PROJECT SUMMARY
This project will measure how exposures to climatic variability (i.e., temperature and precipitation anomalies)
during early-life and adolescence affect the fertility, health, migration, and socioeconomic statuses of working-
age adults. We use data from the Indonesian and Mexican Family Life Surveys to measure women’s fertility
(children ever born) and adults’ lifetime migration, body mass index, education, and consumption expenditures
among 15-49 year-old individuals in Indonesia (~115,000 observations from 51,000 individuals) and Mexico
(~60,000 observations from 41,000 individuals). We then link these demographic records to high-resolution
climate data, and measure individuals’ climate exposures during early childhood (ages -1 to 4) and
adolescence (ages 9 to 14). We fit a series of country-specific regression models that measure the effects of
climate exposures during each critical period on the focal outcomes, controlling for individual characteristics
and both birthplace and birth-year fixed effects.
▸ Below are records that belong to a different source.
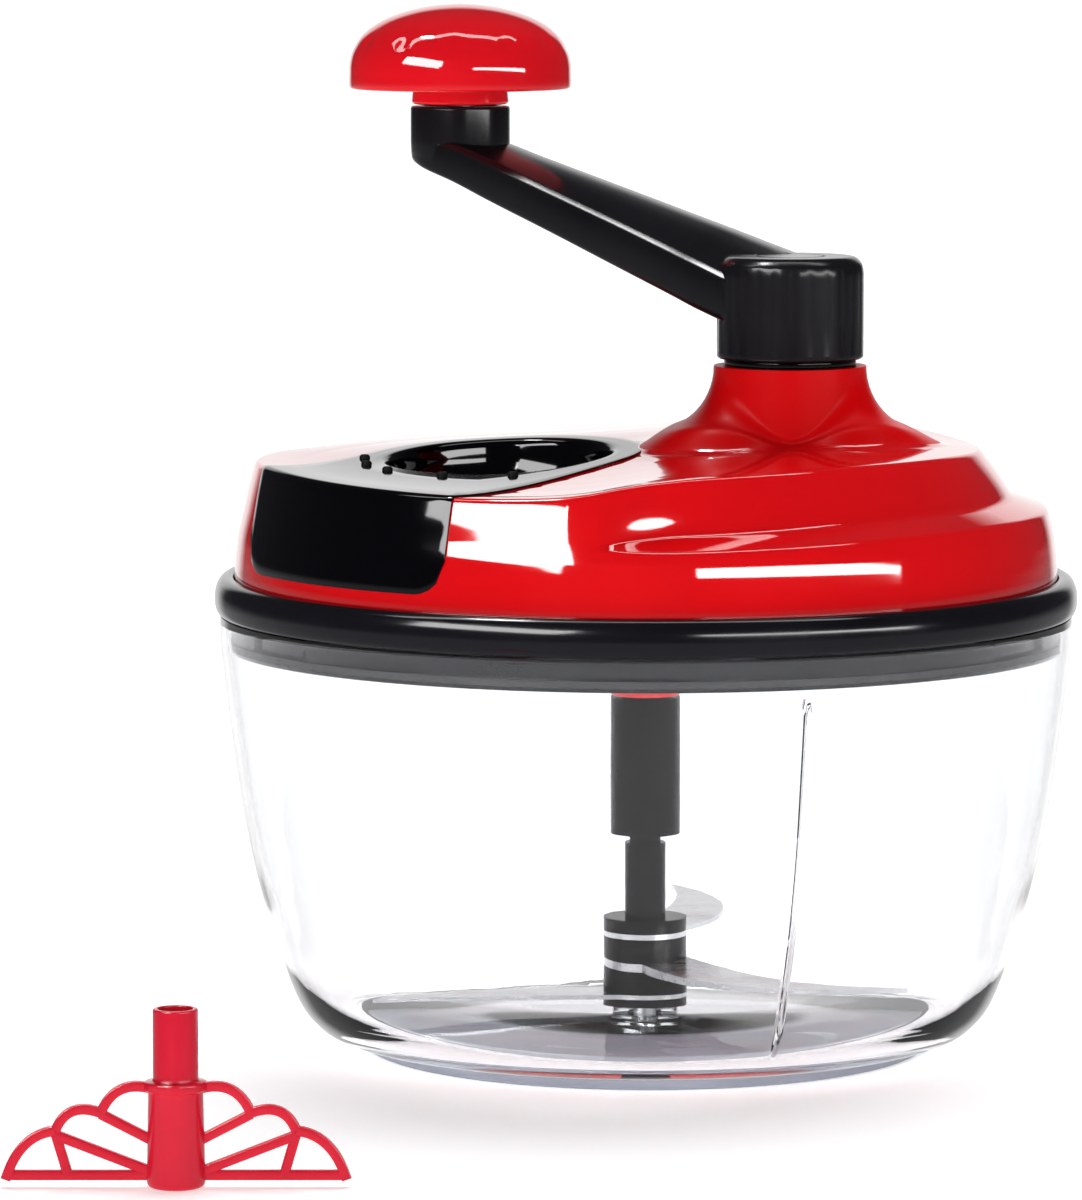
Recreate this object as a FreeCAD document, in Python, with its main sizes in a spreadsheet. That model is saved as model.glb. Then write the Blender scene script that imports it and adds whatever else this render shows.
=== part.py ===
import FreeCAD, Part
import Sketcher
import math
import os
import re

# Hand cranked food chopper, millimetres, +Z up.
# The origin is the centre of the bowl's foot. +X points to the crank, -Y is the front.

os.makedirs("parts", exist_ok=True)
doc = FreeCAD.newDocument("crank_food_chopper")
sheet = doc.addObject("Spreadsheet::Sheet", "Sizes")

sizes = {
    # bowl: the radii below the mouth are insets from it, the heights are above the table
    "mouth_radius": 91.9,
    "bowl_top": 94.0,
    "bowl_wall": 2.2,
    "bowl_floor": 3.0,
    "belly_inset": 4.7,
    "belly_height": 52.0,
    "heel_inset": 12.4,
    "heel_height": 22.0,
    "knuckle_inset": 17.0,
    "knuckle_height": 9.5,
    "floor_inset": 25.9,
    "stand_height": 3.0,
    "foot_height": 4.0,
    "foot_inset": 4.0,
    "rib_depth": 2.5,
    "rib_sweep": 1.2,
    "rib_azimuth": -69.3,
    # pivot pin in the bowl's floor
    "pin_radius": 2.5,
    "pin_height": 18.0,
    "pin_seat": 4.5,
    "boss_radius": 7.0,
    "boss_height": 3.0,
    # rim ring: bead over the bowl's lip, skirt inside the mouth, flange under the lid
    "seat_gap": 0.2,
    "rim_overhang": 1.1,
    "bead_height": 8.0,
    "bead_round": 2.4,
    "skirt_gap": 0.35,
    "skirt_wall": 1.9,
    "skirt_depth": 7.0,
    "socket_extra": 2.0,
    "flange_lift": 2.5,
    "flange_thickness": 2.0,
    "flange_shelf": 6.0,
    "window_count": 3,
    "window_width": 20.0,
    "window_height": 3.4,
    "window_azimuth": -30.0,
    "seal_width": 1.2,
    "seal_height": 1.4,
    "seal_lift": 0.9,
    "seal_reach": 0.2,
    # lid shell: a round lower tier, an upper tier set off its axis, and a neck on the crank axis
    "lid_inset": 3.2,
    "lid_gap": 0.3,
    "lid_wall": 2.4,
    "tier_foot": 3.5,
    "tier_height": 17.3,
    "tier_draft": 1.5,
    "ledge_width": 12.0,
    "ledge_rise": 3.2,
    "tier_shift": 5.0,
    "upper_inset": 9.0,
    "upper_height": 28.5,
    "upper_draft": 1.7,
    "tier_overlap": 4.0,
    "crown_rise": 3.5,
    "neck_radius": 16.75,
    "neck_height": 48.8,
    "flare_radius": 12.0,
    "flare_drop": 1.15,
    "mound_radius": 41.0,
    "mound_lift": 1.9,
    # feed chute: a throat, and a plate that runs over the lid's edge and down its side
    "throat_clearance": 2.1,
    "mouth_bore": 24.0,
    "throat_bore": 20.7,
    "chute_wall": 1.8,
    "chute_gap": 0.4,
    "plate_border": 6.0,
    "plate_length": 95.0,
    "plate_azimuth": -121.0,
    "panel_thickness": 1.2,
    "panel_lift": 7.0,
    "funnel_top": 19.5,
    "funnel_bottom": 13.5,
    "throat_drop": 6.5,
    # gear cover plate, its screws and their bosses
    "cover_thickness": 2.0,
    "cover_gap": 0.4,
    "screw_count": 5,
    "screw_inset": 14.7,
    "screw_azimuth": 36.0,
    "screw_radius": 1.5,
    "screw_length": 10.0,
    "screw_head_radius": 3.0,
    "screw_head_height": 1.6,
    "screw_clearance": 0.2,
    "lid_boss_radius": 3.5,
    # bushes
    "bush_wall": 1.9,
    "spindle_bush_wall": 1.3,
    "bush_length": 8.0,
    "bush_play": 0.06,
    "thrust_gap": 0.3,
    "boss_wall": 2.5,
    # crank shaft, a hexagon bar
    "shaft_flats": 7.0,
    "shaft_stub": 2.5,
    "shaft_top": 63.5,
    "clip_thickness": 0.8,
    "clip_groove": 2.9,
    "clip_gap": 0.2,
    "clip_slot": 3.0,
    # gears
    "gear_module": 1.0,
    "gear_teeth": 50,
    "pinion_teeth": 12,
    "gear_height": 6.0,
    "gear_addendum": 0.75,
    "pinion_addendum": 1.0,
    "gear_dedendum": 1.25,
    "gear_backlash": 0.25,
    "gear_hub_radius": 9.0,
    "gear_hub_height": 3.0,
    # drive spindle
    "column_radius": 7.5,
    "column_gap": 2.0,
    "sleeve_length": 18.5,
    "sleeve_gap": 0.5,
    "journal_radius": 5.1,
    "journal_play": 0.1,
    "pinion_flats": 5.0,
    "pinion_screw_radius": 1.5,
    "pinion_screw_head": 3.0,
    "key_flats": 5.8,
    "key_play": 0.1,
    "key_gap": 1.0,
    # blade carrier and blades
    "floor_play": 0.5,
    "bore_play": 0.1,
    "pin_tip_gap": 0.5,
    "tube_height": 34.5,
    "tube_radius": 4.4,
    "hub_height": 18.0,
    "hub_radius": 9.0,
    "hub_neck": 6.5,
    "socket_depth": 15.5,
    "blade_thickness": 1.2,
    "blade_azimuth": 200.0,
    "blade_root": 13.0,
    "blade_belly": 12.0,
    "blade_back": 0.5,
    "blade_tip": 5.0,
    "lower_level": 2.5,
    "middle_level": 8.0,
    "upper_level": 13.5,
    "lower_margin": 27.9,
    "middle_margin": 24.9,
    "upper_margin": 21.9,
    # crank arm, along its own +X from the hub to the knob
    "arm_azimuth": 140.0,
    "arm_length": 93.5,
    "washer_gap": 0.1,
    "washer_thickness": 1.5,
    "washer_radius": 14.3,
    "arm_hub_radius": 15.9,
    "arm_hub_height": 22.0,
    "arm_hub_round": 2.5,
    "arm_start": 4.0,
    "arm_start_width": 30.0,
    "arm_start_bottom": 6.5,
    "arm_start_side": 17.5,
    "arm_start_crown": 21.0,
    "arm_end_width": 21.4,
    "arm_end_bottom": 36.6,
    "arm_end_side": 44.5,
    "arm_end_crown": 46.5,
    "knob_boss_radius": 11.1,
    "knob_boss_top": 52.3,
    "cap_radius": 7.0,
    "cap_thickness": 1.6,
    "crank_screw_radius": 2.0,
    "crank_screw_head": 4.0,
    "crank_screw_head_height": 2.5,
    "crank_screw_length": 14.0,
    "recess_depth": 6.5,
    # knob, heights above the crank arm's boss
    "knob_gap": 0.15,
    "knob_neck_radius": 10.9,
    "knob_neck_height": 2.4,
    "knob_radius": 24.8,
    "knob_edge": 2.2,
    "knob_height": 22.4,
    "knob_wall": 2.2,
    "knob_base_thickness": 2.0,
    "knob_sleeve_wall": 2.4,
    "knob_sleeve_height": 11.0,
    "knob_pin_radius": 3.0,
    "knob_pin_play": 0.08,
    "knob_pin_depth": 12.0,
    "knob_pin_head": 5.0,
    "knob_pin_head_height": 2.0,
    # whisk paddle, standing in front of the bowl
    "whisk_place_x": -93.2,
    "whisk_place_y": -166.0,
    "whisk_height": 35.0,
    "whisk_hub_radius": 5.75,
    "whisk_hub_height": 19.0,
    "whisk_collar_radius": 6.1,
    "whisk_collar_height": 1.8,
    "whisk_pin_depth": 18.5,
    "bar_width": 2.0,
    "bar_depth": 2.2,
    "whisk_base": 1.4,
    "scallop_start_x": 5.2,
    "scallop_start_z": 20.2,
    "scallop_inner_x": 15.2,
    "scallop_inner_z": 15.3,
    "scallop_middle_x": 24.2,
    "scallop_middle_z": 11.5,
    "scallop_outer_x": 34.1,
    "scallop_outer_z": 3.2,
    "scallop_bulge": 1.5,
    "strut_upper_z": 8.6,
    "strut_lower_z": 2.9,
    "strut_bite": 0.8,
    "strut_lean": 3.0,
}

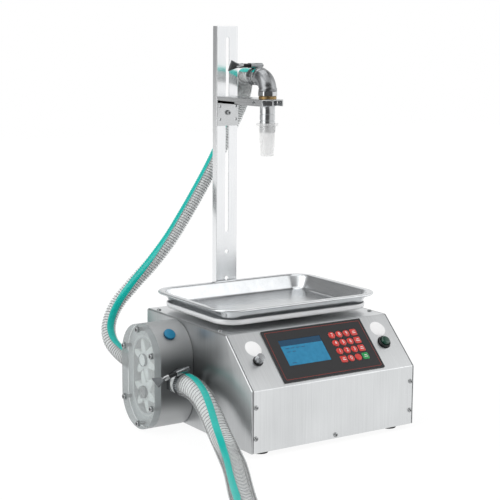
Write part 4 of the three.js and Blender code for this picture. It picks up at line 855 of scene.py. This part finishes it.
# Acrylic shows the rotors through its face, and its sawn and polished edge looks grey
acrylic = see_through("clear acrylic", "#e3e7e8", "#f3f6f6", "#f4f5f5", 0.12, (0.17, 0.23), 25.0, ior=1.49)
acrylic_edge = see_through("acrylic edge", "#8f9496", "#c2c6c7", "#b0b4b5", 0.2, (0.55, 0.7), 60.0, ior=1.49)
cover = layered("pump_cover_plate", [
    (outer, COVER_BACK), (outer, COVER_FRONT + 0.8), (chamfered, COVER_FRONT)],
    pump_place, [acrylic, acrylic_edge], sharp=40.0)
cover = cut(cover, [drill(radius, 0.0, depth, inward(COVER_FRONT - 2, z, y))
                    for y, z in screw_circle for radius, depth in ((5.3, 4.6), (3.3, 20.0))]
            + [drill(11.1, 0.0, 7.4, inward(COVER_BACK - 5.4, z)) for z in (LOWER_AXIS, UPPER_AXIS)])
face_material(cover, lambda face: abs(face.normal.x) < 0.9)
belongs(cover, "machine", "clear_acrylic", "pump_cover")

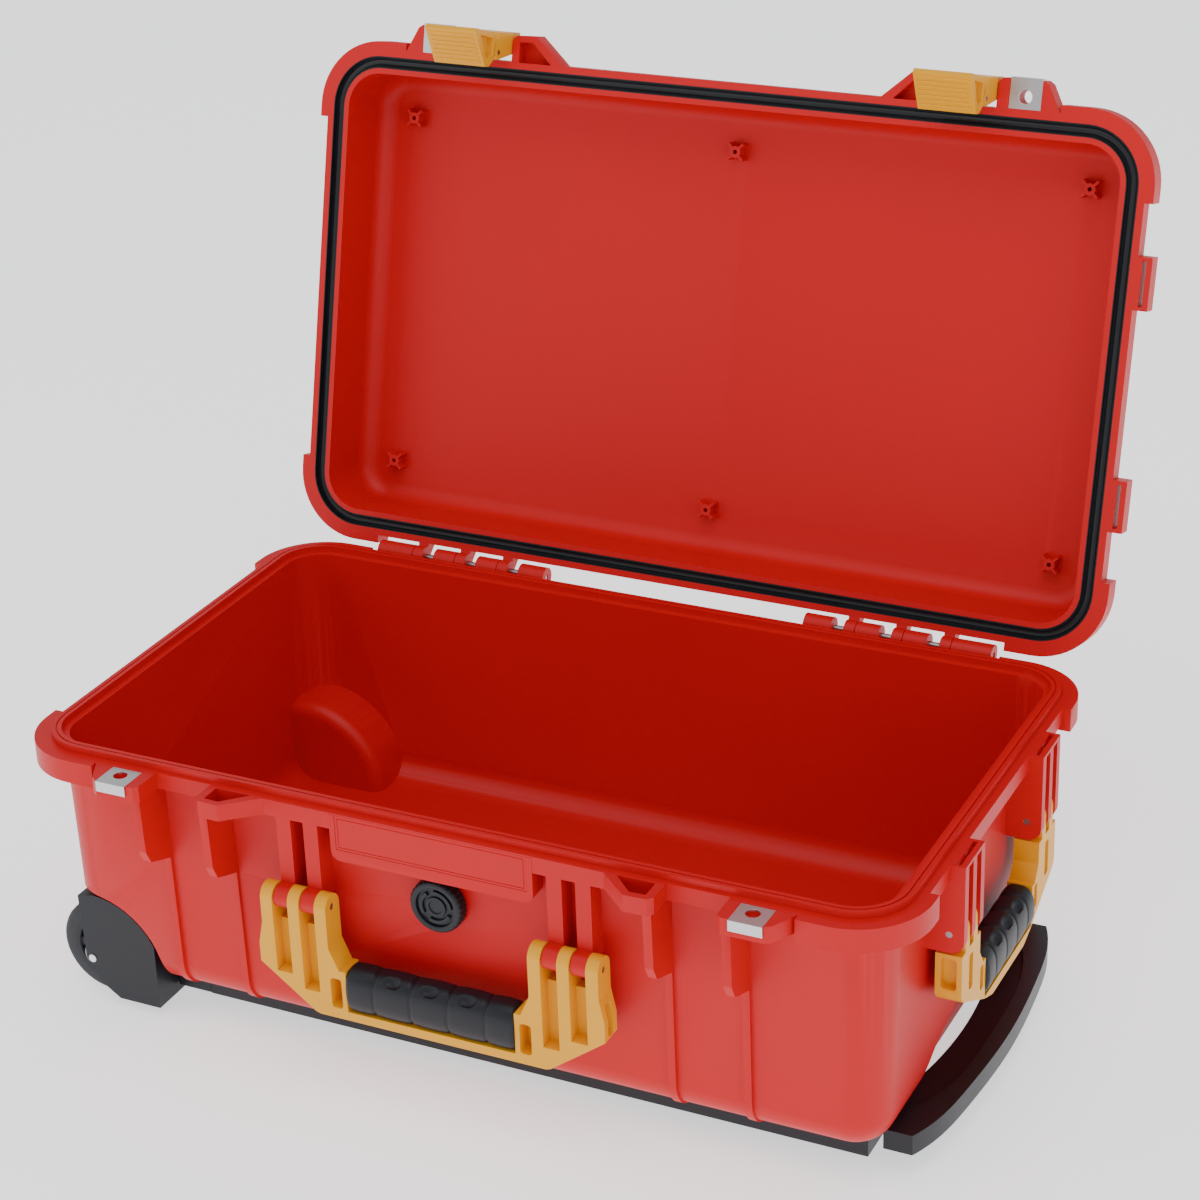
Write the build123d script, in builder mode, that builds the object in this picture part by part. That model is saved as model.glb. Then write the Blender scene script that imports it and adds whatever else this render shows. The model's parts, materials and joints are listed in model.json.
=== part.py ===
"""Rolling hard-shell carry-on case, lid open.

Frame: millimetres, +Z up.  The origin lies on the ground under the centre of the tub.
+X points to the pull-handle end, -X to the wheel end, -Y to the latch side, +Y to the hinges.
Heights written as "below the rim" are negative and start at the rim plane of the tub.
"""
from build123d import *
import os

os.makedirs("parts", exist_ok=True)

# ---------------------------------------------------------------- driving dimensions
inner_length = 502.0        # clear opening along X
inner_width = 279.0         # clear opening along Y
tub_depth = 148.0           # inside depth of the tub
lid_depth = 44.5            # inside depth of the lid
wall = 3.5                  # shell wall
rim_height = 176.0          # rim plane of the tub above the ground
draft = 1.0                 # draft of the side walls, degrees
corner_radius = 22.0        # inside corner radius in plan
floor_fillet = 17.0         # inside fillet between floor and walls
lid_open_angle = 104.0      # lid angle when it rests on its stop

# rim and seal
flange_reach = 15.0         # flange edge beyond the inner opening
tub_flange_height = 10.0
lid_flange_height = 12.0
bumper_reach = 5.0          # corner bumpers beyond the flange edge
bumper_height = 14.0
bumper_length = 54.0        # along X from the flange corner
bumper_width = 45.0         # along Y from the flange corner
parting_gap = 0.4           # between the closed flanges
tongue_inset = 4.2          # tongue's inner face beyond the inner opening
tongue_width = 5.7
tongue_height = 4.0
groove_width = 0.8
groove_depth = 0.8
seal_clearance = 0.4        # between tongue and seal
seal_thickness = 3.6
seal_lip = 0.5              # thin lips up the channel walls

# front ears, ribs and latches
ear_reach = 17.5            # ear tips beyond the flange edge, along -Y
padlock_inset = 60.4        # padlock holes from the end of the opening
padlock_reach = 7.6         # padlock holes beyond the flange edge
padlock_hole = 8.0
ear_block_width = 36.0      # block that holds one padlock ear
pocket_depth = 8.0          # pockets moulded into the inner ears
plate_thickness = 1.0
plate_width = 19.0
rib_inset_outer = 73.0      # deep ribs from the end of the opening
rib_inset_inner = 117.0
rib_width = 5.0
rib_drop = 60.0             # lower end of the deep ribs below the rim
bead_width = 4.6            # thin beads that run on down the wall
bead_rise = 2.2
latch_cheek = 4.0
latch_inset = 95.1          # latch centres from the end of the opening
latch_width = 34.8
latch_notch = 2.5           # flange edge set back behind the latch
latch_pin_half = 21.5
latch_pivot_reach = 9.5     # beyond the flange edge
latch_pivot_z = 6.6         # above the rim plane when the lid is closed
lever_pivot_reach = 5.5
lever_pivot_z = -16.5
latch_pin_radius = 1.6
pin_clearance = 0.05        # running fit of every hinge pin, on radius

# hinges
hinge_reach = 8.2           # hinge axis beyond the flange edge
hinge_drop = 1.74           # hinge axis below the rim plane
hinge_radius = 6.5
hinge_pin_radius = 1.9
hinge_start = 88.0          # inner end of each hinge group from the centre
inner_knuckle = 18.0
middle_knuckle = 15.0
outer_knuckle = 25.0
lid_knuckle = 7.0
knuckle_gap = 8.0           # the pin shows here
knuckle_clearance = 0.4

# handles
handle_pitch = 17.0         # between the two tub ribs of one front mount
front_mount_x = 82.5
mount_rib = 9.0
front_pin_reach = 3.5       # front handle pins beyond the flange edge
front_pin_drop = 57.0
knuckle_radius = 6.5
handle_pin_radius = 2.0
handle_drop = 67.0          # handle pin down to the lower edge of the bar
handle_thickness = 15.0
prong_clearance = 0.4       # each side of a prong
prong_width = 7.4           # outer prongs
side_mount_y = 64.3
side_rib = 5.5
side_slot = 7.0
side_pin_reach = 15.0       # side handle pins beyond the inner opening
side_pin_drop = 42.0
side_rib_drop = 53.0
side_mount_overhang = 23.5  # tips of the side mounts beyond the opening
grip_half = 52.0            # front grip, half length
side_grip_half = 40.0

# wheels and undercarriage
wheel_inset = 7.5           # wheel centre from the end of the opening
wheel_drop = 145.6          # wheel centre below the rim
wheel_side_inset = 22.0     # middle of the tyre from the side of the opening
wheel_radius = 30.0
wheel_width = 17.0
hub_radius = 21.0
bearing_radius = 8.0
axle_radius = 4.0
axle_tip_radius = 2.5       # where the axle shows in the housing
running_clearance = 0.05
well_radius = 48.6
well_wall = 5.0
well_inset = 32.0           # inner face of the wheel well from the side
housing_inset = 1.0         # outer face of the wheel housing from the side
housing_wall = 3.5
housing_drop = 169.5        # housing's lower edge below the rim
tray_side_inset = 20.5
tray_thickness = 13.0
tray_seam_inset = 76.0      # seam between tray and frame
tray_end_inset = 14.0
channel_side_inset = 69.5   # middle of the tubes from the side
channel_width = 30.0
runner_start_inset = 101.0  # runners under the tray, from the wheel end
runner_end_inset = 46.0     # and from the handle end
strut_inset = 36.0          # wheel-side edge of the frame
strut_side_inset = 34.5
strut_step = 17.0           # step in the frame's sides, clear of the wheel housings
strut_thickness = 13.0
screw_radius = 1.9
screw_head_radius = 4.0
screw_head = 2.4
screw_margin = 37.0         # last screws from the tray's end
screw_side = 14.0           # screws from the tray's sides

# pull handle
inner_tube = 15.0
tube_wall = 1.2
tube_slide = 0.35           # clearance between the tubes, each side
tube_start_inset = 61.0
outer_tube_end_inset = 26.0
pull_side_inset = 25.5
pull_overhang = 25.0        # outermost point of the bow beyond the opening
pull_end_overhang = 11.0    # outer edge at the bow's ends
pull_inner_inset = 7.5
pull_top_drop = 148.0
pull_thickness = 12.5
shelf_side_inset = 53.5     # lowered part of the bow's top
shelf_depth = 1.8
socket_half = 10.5          # half width of the sockets that hold the inner tubes
trigger_half = 48.0
trigger_travel = 2.5
recess_side_inset = 59.5    # finger recess in the end wall
recess_height = 33.0
recess_depth = 12.0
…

We then evaluate whether and how climate effects differ by
individuals’ age, sex, parental education, parental mortality, and rural (or urban) residence at birth. The third
analyses compare the effects of early-life and adolescent shocks with the impacts of contemporaneous shocks
that occurred just prior to when the focal outcomes were measured. These analyses also account for the
potential compounding or accumulation of impacts from repeated shocks. Our main analyses are
complemented by a series of robustness checks. Overall, we provide new insights into the links between
climate change and working-age adults’ wellbeing in middle-income, developing contexts.